▶ [Directions for this task] Repeat the material exactly as it appears.

▶ [Raw data]
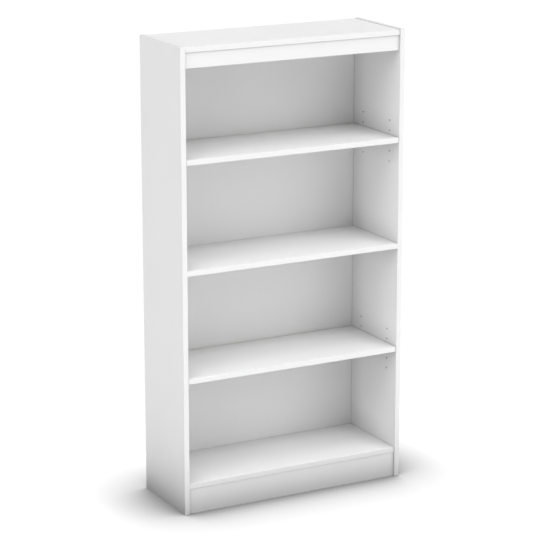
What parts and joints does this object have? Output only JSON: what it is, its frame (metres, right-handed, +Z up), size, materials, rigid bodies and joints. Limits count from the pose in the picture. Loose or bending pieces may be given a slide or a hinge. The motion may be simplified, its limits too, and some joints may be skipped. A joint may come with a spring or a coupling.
{
  "type": "bookcase",
  "caption": "Tall open bookcase of white laminated board with fixed and adjustable shelves on pull-out support pins, a top apron, a kick plate and a nailed back panel.",
  "frame": {"origin": "on the floor, at the middle of the overall box", "axes": "+Z up, +X to the right seen from the front, the open front faces -Y"},
  "size_m": [0.7556, 0.2794, 1.4288],
  "materials": {
    "white_laminated_board": "satin white melamine on both faces, raw particleboard on unbanded edges",
    "white_edge_band": "satin white edge band",
    "white_hardboard": "white-faced hardboard, raw brown fibre on the rear",
    "zinc_cam": "die-cast zinc",
    "plated_steel": "nickel-plated steel",
    "steel_nail": "galvanised steel",
    "beech_dowel": "bare beech"
  },
  "bodies": {
    "case": {"left_side_panel": "white_laminated_board", "right_side_panel": "white_laminated_board", "top_panel": "white_laminated_board", "top_apron": "white_laminated_board", "middle_fixed_shelf": "white_laminated_board", "bottom_shelf": "white_laminated_board", "kick_plate": "white_laminated_board", "back_panel": "white_hardboard", "left_side_front_band": "white_edge_band", "right_side_front_band": "white_edge_band", "left_side_top_band": "white_edge_band", "right_side_top_band": "white_edge_band", "top_panel_front_band": "white_edge_band", "top_apron_lower_band": "white_edge_band", "middle_fixed_shelf_front_band": "white_edge_band", "bottom_shelf_front_band": "white_edge_band", "top_panel_cams": "zinc_cam", "top_panel_cam_bolts": "plated_steel", "top_panel_dowels": "beech_dowel", "top_apron_cams": "zinc_cam", "top_apron_cam_bolts": "plated_steel", "top_apron_dowels": "beech_dowel", "middle_fixed_shelf_cams": "zinc_cam", "middle_fixed_shelf_cam_bolts": "plated_steel", "middle_fixed_shelf_dowels": "beech_dowel", "bottom_shelf_cams": "zinc_cam", "bottom_shelf_cam_bolts": "plated_steel", "bottom_shelf_dowels": "beech_dowel", "kick_plate_cams": "zinc_cam", "kick_plate_cam_bolts": "plated_steel", "kick_plate_dowels": "beech_dowel", "back_panel_nails": "steel_nail"},
    "upper_adjustable_shelf": {"upper_adjustable_shelf": "white_laminated_board", "upper_adjustable_shelf_front_band": "white_edge_band"},
    "lower_adjustable_shelf": {"lower_adjustable_shelf": "white_laminated_board", "lower_adjustable_shelf_front_band": "white_edge_band"},
    "left_upper_front_shelf_pin": {"left_upper_front_shelf_pin": "plated_steel"},
    "left_upper_rear_shelf_pin": {"left_upper_rear_shelf_pin": "plated_steel"},
    "right_upper_front_shelf_pin": {"right_upper_front_shelf_pin": "plated_steel"},
    "right_upper_rear_shelf_pin": {"right_upper_rear_shelf_pin": "plated_steel"},
    "left_lower_front_shelf_pin": {"left_lower_front_shelf_pin": "plated_steel"},
    "left_lower_rear_shelf_pin": {"left_lower_rear_shelf_pin": "plated_steel"},
    "right_lower_front_shelf_pin": {"right_lower_front_shelf_pin": "plated_steel"},
    "right_lower_rear_shelf_pin": {"right_lower_rear_shelf_pin": "plated_steel"}
  },
  "joints": [
    {"name": "upper_shelf_pull_out", "type": "slide", "parent": "case", "child": "upper_adjustable_shelf", "axis": [0, -1, 0], "range_m": [0, 0.3]},
    {"name": "lower_shelf_pull_out", "type": "slide", "parent": "case", "child": "lower_adjustable_shelf", "axis": [0, -1, 0], "range_m": [0, 0.3]},
    {"name": "left_upper_front_pin_pull", "type": "slide", "parent": "case", "child": "left_upper_front_shelf_pin", "axis": [1, 0, 0], "range_m": [0, 0.0115]},
    {"name": "left_upper_rear_pin_pull", "type": "slide", "parent": "case", "child": "left_upper_rear_shelf_pin", "axis": [1, 0, 0], "range_m": [0, 0.0115]},
    {"name": "right_upper_front_pin_pull", "type": "slide", "parent": "case", "child": "right_upper_front_shelf_pin", "axis": [-1, 0, 0], "range_m": [0, 0.0115]},
    {"name": "right_upper_rear_pin_pull", "type": "slide", "parent": "case", "child": "right_upper_rear_shelf_pin", "axis": [-1, 0, 0], "range_m": [0, 0.0115]},
    {"name": "left_lower_front_pin_pull", "type": "slide", "parent": "case", "child": "left_lower_front_shelf_pin", "axis": [1, 0, 0], "range_m": [0, 0.0115]},
    {"name": "left_lower_rear_pin_pull", "type": "slide", "parent": "case", "child": "left_lower_rear_shelf_pin", "axis": [1, 0, 0], "range_m": [0, 0.0115]},
    {"name": "right_lower_front_pin_pull", "type": "slide", "parent": "case", "child": "right_lower_front_shelf_pin", "axis": [-1, 0, 0], "range_m": [0, 0.0115]},
    {"name": "right_lower_rear_pin_pull", "type": "slide", "parent": "case", "child": "right_lower_rear_shelf_pin", "axis": [-1, 0, 0], "range_m": [0, 0.0115]}
  ]
}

▶ [Solution for this exercise]
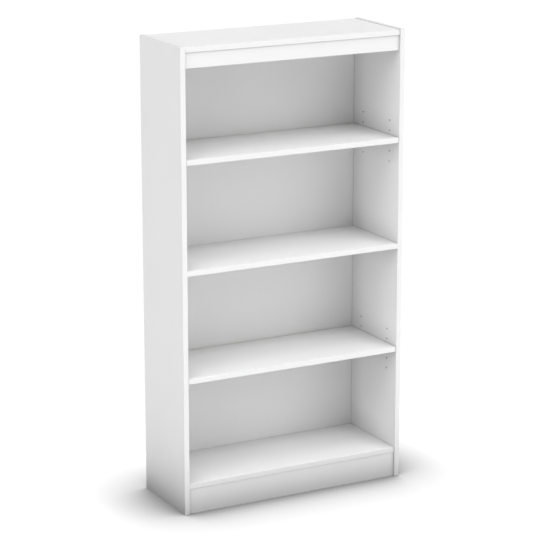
What parts and joints does this object have? Output only JSON: what it is, its frame (metres, right-handed, +Z up), size, materials, rigid bodies and joints. Limits count from the pose in the picture. Loose or bending pieces may be given a slide or a hinge. The motion may be simplified, its limits too, and some joints may be skipped. A joint may come with a spring or a coupling.
{
  "type": "bookcase",
  "caption": "Tall open bookcase of white laminated board with fixed and adjustable shelves on pull-out support pins, a top apron, a kick plate and a nailed back panel.",
  "frame": {"origin": "on the floor, at the middle of the overall box", "axes": "+Z up, +X to the right seen from the front, the open front faces -Y"},
  "size_m": [0.7556, 0.2794, 1.4288],
  "materials": {
    "white_laminated_board": "satin white melamine on both faces, raw particleboard on unbanded edges",
    "white_edge_band": "satin white edge band",
    "white_hardboard": "white-faced hardboard, raw brown fibre on the rear",
    "zinc_cam": "die-cast zinc",
    "plated_steel": "nickel-plated steel",
    "steel_nail": "galvanised steel",
    "beech_dowel": "bare beech"
  },
  "bodies": {
    "case": {"left_side_panel": "white_laminated_board", "right_side_panel": "white_laminated_board", "top_panel": "white_laminated_board", "top_apron": "white_laminated_board", "middle_fixed_shelf": "white_laminated_board", "bottom_shelf": "white_laminated_board", "kick_plate": "white_laminated_board", "back_panel": "white_hardboard", "left_side_front_band": "white_edge_band", "right_side_front_band": "white_edge_band", "left_side_top_band": "white_edge_band", "right_side_top_band": "white_edge_band", "top_panel_front_band": "white_edge_band", "top_apron_lower_band": "white_edge_band", "middle_fixed_shelf_front_band": "white_edge_band", "bottom_shelf_front_band": "white_edge_band", "top_panel_cams": "zinc_cam", "top_panel_cam_bolts": "plated_steel", "top_panel_dowels": "beech_dowel", "top_apron_cams": "zinc_cam", "top_apron_cam_bolts": "plated_steel", "top_apron_dowels": "beech_dowel", "middle_fixed_shelf_cams": "zinc_cam", "middle_fixed_shelf_cam_bolts": "plated_steel", "middle_fixed_shelf_dowels": "beech_dowel", "bottom_shelf_cams": "zinc_cam", "bottom_shelf_cam_bolts": "plated_steel", "bottom_shelf_dowels": "beech_dowel", "kick_plate_cams": "zinc_cam", "kick_plate_cam_bolts": "plated_steel", "kick_plate_dowels": "beech_dowel", "back_panel_nails": "steel_nail"},
    "upper_adjustable_shelf": {"upper_adjustable_shelf": "white_laminated_board", "upper_adjustable_shelf_front_band": "white_edge_band"},
    "lower_adjustable_shelf": {"lower_adjustable_shelf": "white_laminated_board", "lower_adjustable_shelf_front_band": "white_edge_band"},
    "left_upper_front_shelf_pin": {"left_upper_front_shelf_pin": "plated_steel"},
    "left_upper_rear_shelf_pin": {"left_upper_rear_shelf_pin": "plated_steel"},
    "right_upper_front_shelf_pin": {"right_upper_front_shelf_pin": "plated_steel"},
    "right_upper_rear_shelf_pin": {"right_upper_rear_shelf_pin": "plated_steel"},
    "left_lower_front_shelf_pin": {"left_lower_front_shelf_pin": "plated_steel"},
    "left_lower_rear_shelf_pin": {"left_lower_rear_shelf_pin": "plated_steel"},
    "right_lower_front_shelf_pin": {"right_lower_front_shelf_pin": "plated_steel"},
    "right_lower_rear_shelf_pin": {"right_lower_rear_shelf_pin": "plated_steel"}
  },
  "joints": [
    {"name": "upper_shelf_pull_out", "type": "slide", "parent": "case", "child": "upper_adjustable_shelf", "axis": [0, -1, 0], "range_m": [0, 0.3]},
    {"name": "lower_shelf_pull_out", "type": "slide", "parent": "case", "child": "lower_adjustable_shelf", "axis": [0, -1, 0], "range_m": [0, 0.3]},
    {"name": "left_upper_front_pin_pull", "type": "slide", "parent": "case", "child": "left_upper_front_shelf_pin", "axis": [1, 0, 0], "range_m": [0, 0.0115]},
    {"name": "left_upper_rear_pin_pull", "type": "slide", "parent": "case", "child": "left_upper_rear_shelf_pin", "axis": [1, 0, 0], "range_m": [0, 0.0115]},
    {"name": "right_upper_front_pin_pull", "type": "slide", "parent": "case", "child": "right_upper_front_shelf_pin", "axis": [-1, 0, 0], "range_m": [0, 0.0115]},
    {"name": "right_upper_rear_pin_pull", "type": "slide", "parent": "case", "child": "right_upper_rear_shelf_pin", "axis": [-1, 0, 0], "range_m": [0, 0.0115]},
    {"name": "left_lower_front_pin_pull", "type": "slide", "parent": "case", "child": "left_lower_front_shelf_pin", "axis": [1, 0, 0], "range_m": [0, 0.0115]},
    {"name": "left_lower_rear_pin_pull", "type": "slide", "parent": "case", "child": "left_lower_rear_shelf_pin", "axis": [1, 0, 0], "range_m": [0, 0.0115]},
    {"name": "right_lower_front_pin_pull", "type": "slide", "parent": "case", "child": "right_lower_front_shelf_pin", "axis": [-1, 0, 0], "range_m": [0, 0.0115]},
    {"name": "right_lower_rear_pin_pull", "type": "slide", "parent": "case", "child": "right_lower_rear_shelf_pin", "axis": [-1, 0, 0], "range_m": [0, 0.0115]}
  ]
}